I’m not going to use cultural differences as an excuse to recuse myself from my behavior. Both times that I’ve had these conversations, I felt terrible, and wondered how I could be such a bitch. How could I have not seen what was going on earlier? Is this the way that I would want to be treated? It’s a lesson that I think I will continue to learn and work on for the rest of my life, because I didn’t grow up in Latin culture, and I’m pretty sure I want to make my home in a place where I’m immersed in it.
But I want to talk money. That’s what this challenge is all about, and I would be remiss to avoid making the connection between constructive criticism and one’s financial abundance explicit.
In any change that you want to make in life, you have to accept responsibility for your actions. You have to be willing to ask for help. And you have to be willing to face the stuff that comes up for you, even if it’s not a message that you want to hear.
I’m so eternally grateful for all the people who have taken the time to edit my papers for school, to look over a grant application, to point out when I’m being too self-centered, to warn me of overworking myself. Every time, I had to accept critical feedback about how what I was doing needed to be done differently. And it was always hard, because it meant that what I was doing wasn’t perfect.
If you think about your financial situation, and the goals that you have for yourself, consider the possibility that there could be tweaks made to your plan that just might change everything for the better. A conversation with a friend, a question with a mentor, a chat with a colleague…Recognize that as you change, your goals will change. And that there is no such thing as perfection.
Make the plan according to YOU, your values, and what you want your lifestyle to look like. No one can write that script for you, but they can provide some insight that might make the journey a bit less rocky. Don’t expect receiving that feedback to be easy, or comfortable. You may spend days on end crying your eyes out, questioning so many decisions that you’ve made up to this point, doubting yourself.

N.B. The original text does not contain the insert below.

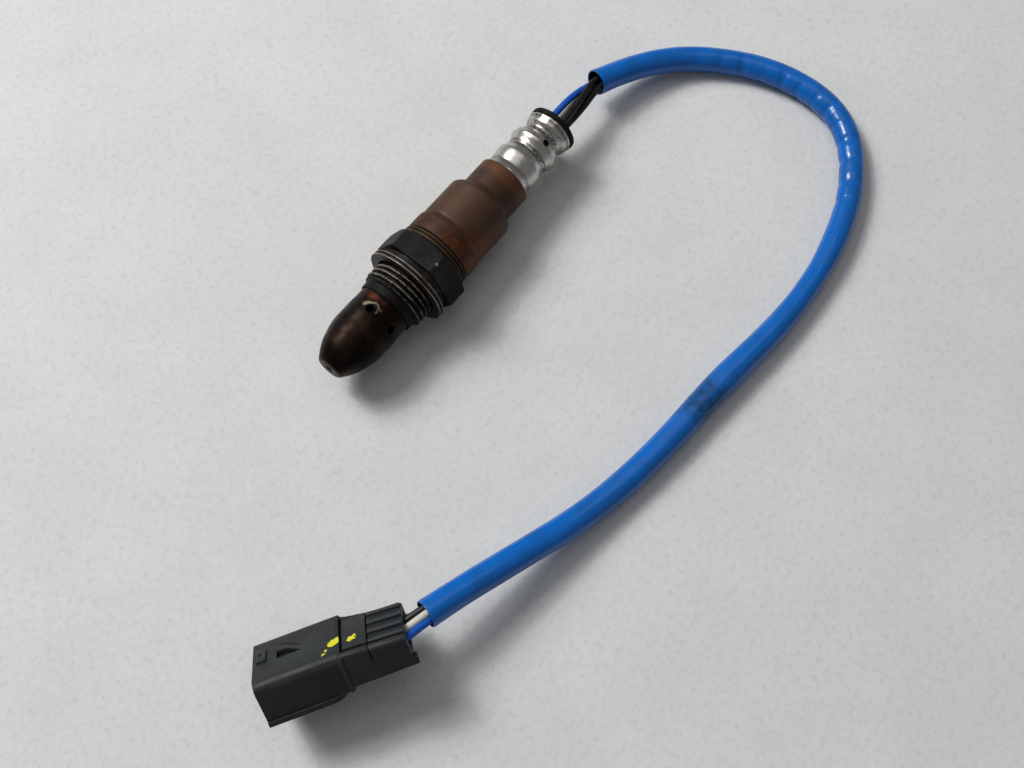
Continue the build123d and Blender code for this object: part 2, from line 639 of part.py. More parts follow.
def make_hood():
    """Front shell of the connector: rounded outside, open mouth and a foot rail."""
    outside = rounded_bar(BLOCK_LENGTH, CONNECTOR_LENGTH, HOOD_WIDTH, RAIL_THICKNESS / 2, HOOD_TOP,
                          HOOD_TOP_ROUNDING, HOOD_FOOT_ROUNDING)
    mouth = rounded_bar(HOOD_FLOOR, CONNECTOR_LENGTH + 1, HOOD_WIDTH - 2 * HOOD_WALL,
                        RAIL_THICKNESS / 2 + HOOD_WALL, HOOD_TOP - HOOD_WALL,
                        HOOD_TOP_ROUNDING - HOOD_WALL / 2, HOOD_FOOT_ROUNDING / 2)
    rail_rear = CONNECTOR_LENGTH - RAIL_LENGTH
    rail = block(rail_rear, CONNECTOR_LENGTH, -RAIL_WIDTH / 2, RAIL_WIDTH / 2, 0, RAIL_THICKNESS)
    rear_corners = rail.edges().filter_by(Axis.Z).sort_by(Axis.X)[:2]
    rail = fillet(rear_corners, RAIL_TAPER)
    return outside + rail - mouth - lock_pocket()


def make_housing():
    """Moulded connector housing: hood, terminal block and the open rear tray."""
    half = BLOCK_WIDTH / 2
    inner = half - CAP_WALL - CAP_CLEARANCE
    gap = PAD_WIDTH / 2 + PAD_GAP
    middle = block(CAP_LENGTH, BLOCK_LENGTH, -half, half, BLOCK_FLOOR, BLOCK_TOP)
    channel = block(CAP_LENGTH - 1, BLOCK_LENGTH, -gap, gap, TRAY_TOP + CAP_WALL, BLOCK_TOP + 1)
    pad = sloped_pad(CAP_LENGTH, BLOCK_LENGTH, PAD_WIDTH, TRAY_TOP)
    tray = block(0, CAP_LENGTH, -half, half, BLOCK_FLOOR, CAP_SKIRT - CAP_CLEARANCE)
    tray += block(0, CAP_LENGTH, -inner, inner, BLOCK_FLOOR, TRAY_TOP)
    well = block(-1, CAP_LENGTH, TRAY_WALL - inner, inner - TRAY_WALL, TRAY_FLOOR, TRAY_TOP + 1)
    heel = block(-HEEL_LENGTH, 0, half - HEEL_WIDTH, half, BLOCK_FLOOR, BLOCK_FLOOR + HEEL_HEIGHT)
    housing = make_hood() + (middle - channel + pad) + (tray - well) + heel
    seal_bore = Rot(0, 90, 0) * Cylinder(SEAL_RADIUS, SEAL_LENGTH + 1)
    room = LEAD_RADIUS + BARREL_WALL + TERMINAL_CLEARANCE
    chamber = block(CAP_LENGTH + SEAL_LENGTH - 0.1, HOOD_FLOOR - RETAINER_THICKNESS, -room, room,
                    CAVITY_HEIGHT - room, CAVITY_HEIGHT + room)
    for y in cavity_places().values():
        housing -= Pos(CAP_LENGTH + (SEAL_LENGTH - 1) / 2, y, CAVITY_HEIGHT) * seal_bore
        housing -= Pos(0, y, 0) * chamber
    return housing - retainer_bar(SEAT_CLEARANCE)


def retainer_bar(room):
    """Body of the retainer, let into the hood's floor, with room added all round."""
    half = 2 * CAVITY_PITCH + room
    deep = TERMINAL_HEIGHT / 2 + BARREL_WALL + 0.6 + room
    return block(HOOD_FLOOR - RETAINER_THICKNESS - room, HOOD_FLOOR + 0.01, -half, half,
                 CAVITY_HEIGHT - deep, CAVITY_HEIGHT + deep)


def make_retainer():
    """Front plate that locks the terminals, with one slot for each tab."""
    plate = retainer_bar(0.0)
    slot = Box(3 * RETAINER_THICKNESS, TAB_WIDTH + 2 * SEAT_CLEARANCE, TAB_THICKNESS + 2 * SEAT_CLEARANCE)
    return plate - [Pos(HOOD_FLOOR, y, CAVITY_HEIGHT) * slot for y in cavity_places().values()]


def make_rear_cap():
    """Ribbed cap that closes the tray over the seals and leads."""
    half = BLOCK_WIDTH / 2
    inner = half - CAP_WALL
    end = CAP_LENGTH - CAP_CLEARANCE
    gap = PAD_WIDTH / 2 + PAD_GAP
    step = end - CAP_RIB_HEIGHT
    cap = block(0, end, -half, half, CAP_SKIRT, BLOCK_TOP)
    cap -= block(-1, CAP_LENGTH + 1, -inner, inner, CAP_SKIRT - 1, TRAY_TOP)
    cap -= block(-1, CAP_LENGTH + 1, -gap, gap, TRAY_TOP + CAP_WALL / 2, BLOCK_TOP + 1)
    cap += sloped_pad(0, end, PAD_WIDTH, TRAY_TOP, CAP_RIB_HEIGHT)
    pitch = (PAD_WIDTH - CAP_RIB_WIDTH) / (CAP_RIBS - 1)
    rib = sloped_pad(0, step, CAP_RIB_WIDTH, TRAY_TOP)
    for i in range(CAP_RIBS):
        cap += Pos(0, (CAP_RIB_WIDTH - PAD_WIDTH) / 2 + i * pitch, 0) * rib
    return cap


def make_seal(y):
    """Ribbed rubber seal round one lead."""
    groove = SEAL_RADIUS - SEAL_RIB
    third = SEAL_LENGTH / 3
    corners = [(0, LEAD_RADIUS), (0, SEAL_RADIUS)]
    for i in range(2):
        rib_end = (i + 0.6) * third
        corners += [(rib_end, SEAL_RADIUS), (rib_end, groove), ((i + 1) * third, groove)]
        corners += [((i + 1) * third, SEAL_RADIUS)]
    corners += [(SEAL_LENGTH, SEAL_RADIUS), (SEAL_LENGTH, LEAD_RADIUS)]
    return Pos(CAP_LENGTH, y, CAVITY_HEIGHT) * turned(corners)


def make_terminal(y):
    """Tab terminal: barrel closed on the lead, square body and flat tab."""
    body_front = HOOD_FLOOR - RETAINER_THICKNESS - TERMINAL_CLEARANCE
    body_rear = body_front - TERMINAL_LENGTH
    barrel = tube(body_rear, body_rear - BARREL_LENGTH, LEAD_RADIUS + BARREL_WALL, LEAD_RADIUS)
    body = bar(body_front, body_rear, TERMINAL_WIDTH, TERMINAL_HEIGHT)
    tab = bar(body_front, body_front + TAB_LENGTH, TAB_WIDTH, TAB_THICKNESS)
    tab = chamfer(tab.faces().sort_by(Axis.X)[-1].edges(), TAB_THICKNESS / 3)
    return Pos(0, y, CAVITY_HEIGHT) * (barrel + body + tab)


# -------------------------------------------------------------- leads and sleeve
def bend_radii(points):
    """Each corner's radius: as large as its two runs allow."""
    corners = [Vector(*p) for p in points]
    radii = []
    for before, here, after in zip(corners, corners[1:], corners[2:]):
        run_in = here - before
        run_out = after - here
        half_turn = radians(run_in.get_angle(run_out)) / 2
        radii.append(ROUTE_SHARE * min(run_in.length, run_out.length) / tan(half_turn))
    return radii


def path_through(name, points):
    """Straight runs joined by tangent arcs, with the radii printed."""
    radii = bend_radii(points)
    print(name, "bend radii", [round(r, 1) for r in radii])
    return FilletPolyline(*points, radius=radii)


def bundle_route(side, up):
    """The sleeve's route moved to one lead's place in the bundle."""
    points = []
    last = len(SLEEVE_ROUTE) - 1
    for i, (x, y, z) in enumerate(SLEEVE_ROUTE):
        run_in = flat_direction(max(i - 1, 0))
        run_out = flat_direction(min(i, last - 1))
        middle = (run_in + run_out).normalized()
        reach = BUNDLE_SPACING * side / middle.dot(run_in)
        points.append((x - middle.Y * reach, y + middle.X * reach, z + BUNDLE_SPACING * up))
    return points


def flat_direction(i):
    """Level direction of the route's run that starts at point i."""
    start = SLEEVE_ROUTE[i]
    end = SLEEVE_ROUTE[i + 1]
    return Vector(end[0] - start[0], end[1] - start[1], 0).normalized()


def lead_end_station():
    return HOOD_FLOOR - RETAINER_THICKNESS - TERMINAL_CLEARANCE - TERMINAL_LENGTH


def make_lead(name):
    """One lead, from its crimp in the sensor to its terminal in the connector."""
    side, up, _ = LEADS[name]
    y, z = lead_places()[name]
    row = cavity_places()[name]
    place = connector_location()
    points = [(LEAD_START, y, z), (LEAD_BEND_STATION, y, z)]
    points += bundle_route(side, up)
    for station in (LEAD_FAN_STATION, lead_end_station()):
        points.append(tuple((place * Pos(station, row, CAVITY_HEIGHT)).position))
    path = path_through(name, points)
    section = Plane(path @ 0, z_dir=path % 0) * Circle(LEAD_RADIUS)
    return sweep(section, path=path)


def make_sleeve():
    """Soft sleeve over the four leads, cut square at both ends."""
    path = path_through("cable_sleeve", SLEEVE_ROUTE)
    ring = Circle(SLEEVE_RADIUS) - Circle(SLEEVE_RADIUS - SLEEVE_WALL)
    sleeve = sweep(Plane(path @ 0, z_dir=path % 0) * ring, path=path)
    section = ring.area
    print("cable_sleeve length", round(path.length, 1),
          "volume against section times length", round(sleeve.volume / (section * path.length), 4))
    return sleeve


# ---------------------------------------------------------------------- build
def sensor_nodes():
    nodes = {
        "metal_shell": make_shell(),
        "seat_gasket": make_gasket(),
        "outer_cover": make_outer_cover(),
        "inner_cover": make_inner_cover(),
        "sensing_element": make_element(),
        "front_insulator": make_front_insulator(),
        "talc_packing": packing_slug(TALC_FRONT, TALC_REAR),
        "rear_insulator": packing_slug(TALC_REAR, PACKING_FRONT),
        "packing_ring": make_packing_ring(),
        "rear_casing": make_casing(),
        "contact_block": make_contact_block(),
        "block_clip": make_clip(),
        "breather_collar": make_collar(),
        "breather_membrane": make_membrane(),
        "lead_grommet": make_grommet(),
    }
    for number, (name, (y, z)) in enumerate(lead_places().items(), 1):
        nodes[f"contact_spring_{number}"] = make_spring(y / LEAD_SPACING, z / LEAD_SPACING)
        nodes[f"lead_crimp_{number}"] = make_crimp(y, z)
    return nodes


def connector_nodes():
    nodes = {
        "connector_housing": make_housing(),
        "connector_rear_cap": make_rear_cap(),
        "terminal_retainer": make_retainer(),
    }
    for number, y in enumerate(cavity_places().values(), 1):
        nodes[f"terminal_{number}"] = make_terminal(y)
        nodes[f"wire_seal_{number}"] = make_seal(y)
    place = connector_location()
    return {name: place * shape for name, shape in nodes.items()}


def cable_nodes():
    nodes = {name: make_lead(name) for name in LEADS}
    nodes["cable_sleeve"] = make_sleeve()
    return nodes


def main():
    os.makedirs("parts", exist_ok=True)
    nodes = {**sensor_nodes(), **connector_nodes(), **cable_nodes()}
    for name, shape in nodes.items():
        export_step(shape, f"parts/{name}.step")


main()
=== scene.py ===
"""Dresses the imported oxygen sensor: shell, gasket, cover, casing, collar, leads, sleeve and connector.

Sections are written in millimetres along the sensor's axis and round it, and are turned to metres last.
"""

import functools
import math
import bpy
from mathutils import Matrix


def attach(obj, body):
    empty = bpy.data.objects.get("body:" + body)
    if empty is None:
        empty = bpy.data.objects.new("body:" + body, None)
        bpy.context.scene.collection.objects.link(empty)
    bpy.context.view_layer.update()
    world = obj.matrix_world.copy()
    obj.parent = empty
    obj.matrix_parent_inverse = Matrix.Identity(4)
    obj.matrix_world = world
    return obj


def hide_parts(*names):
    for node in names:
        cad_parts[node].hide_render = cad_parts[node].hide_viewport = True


bl_info = {
    "name": "Oxygen sensor",
    "version": (1, 0, 0),
    "blender": (4, 5, 0),
    "location": "3D View > Sidebar > Sensor",
    "description": "Builds the dressed oxygen sensor round its packed CAD parts",
    "category": "Object",
}

import types

import bmesh
import bpy
import numpy as np
from mathutils import Matrix, Vector

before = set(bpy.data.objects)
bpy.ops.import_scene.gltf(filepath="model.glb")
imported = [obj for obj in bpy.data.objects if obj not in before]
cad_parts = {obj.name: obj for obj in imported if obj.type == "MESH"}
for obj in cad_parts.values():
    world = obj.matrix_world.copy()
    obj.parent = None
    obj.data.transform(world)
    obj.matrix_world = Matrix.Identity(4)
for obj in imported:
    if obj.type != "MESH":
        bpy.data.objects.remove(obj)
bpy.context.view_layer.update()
METRE = 0.001
TURN = 2 * math.pi


def mm(value):
    """Millimetres as metres."""
    return value * METRE


# Station at which the cover is seated in the shell, in mm.
COVER_SEAT = 4.7
# How far the collar's vent holes stand behind the casing's rim, in mm.
VENTS_BEHIND = 13.1
# White nick on the hexagon's upper corner.
NICK_PLACE = (mm(-6.2), mm(6.25), mm(10.75))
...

My suggestion is that you find a healthy way to process your emotions, both now and in the future. Exercise, meditation, breathwork…Anything that can get you out of your head, into your body, and closer to your heart and intuition. Trust yourself. And trust that the Universe is looking out for you, even during hard times.
So go out and find someone. Ask them for feedback on your financial goals. And be willing to accept all that they have to offer, even if you don’t end up changing much. It’s a healthy practice to get in, no matter what area of your life you’re trying to improve.